An opportunistic batch bundle authentication scheme for energy constrained DTNs

Bundle Authentication is a critical security service in Delay Tolerant Networks (DTNs) that ensures authenticity and integrity of bundles during multi-hop transmissions. Public key signatures, which have been suggested in existing bundle security protocol specification, achieve bundle authentication at the cost of an increased computational, transmission overhead and a higher energy consumption, which is not desirable for energy-constrained DTNs. On the other hand, the unique "store-carry-and-forward" transmission characteristic of DTNs implies that bundles from distinct/common senders can be buffered opportunistically at some common intermediate nodes. This "buffering" characteristic distinguishes DTN from any other traditional wireless networks, for which an intermediate cache is not supported. To exploit such a buffering characteristic, in this paper, we propose an Opportunistic Batch Bundle Authentication Scheme (OBBA) to achieve efficient bundle authentication. The proposed scheme adopts batch verification techniques, allowing a computational overhead to be bounded by the number of opportunistic contacts instead of the number of messages.

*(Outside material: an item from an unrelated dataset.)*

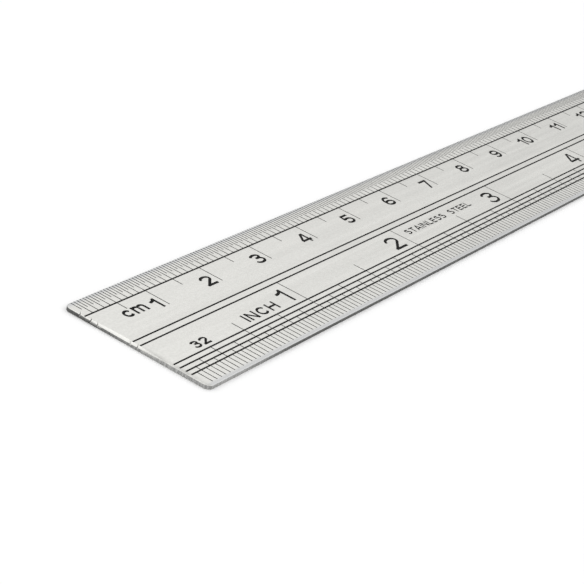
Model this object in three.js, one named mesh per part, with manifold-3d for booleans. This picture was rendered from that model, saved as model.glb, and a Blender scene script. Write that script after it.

Furthermore, we introduce a novel concept of a fragment authentication tree to minimize communication cost by choosing an optimal tree height. Finally, we implement OBBA in a specific DTN scenario setting: pocket-switched networks on campus. The simulation results in terms of computation time, transmission overhead and power consumption are given to demonstrate the efficiency and effectiveness of the proposed schemes.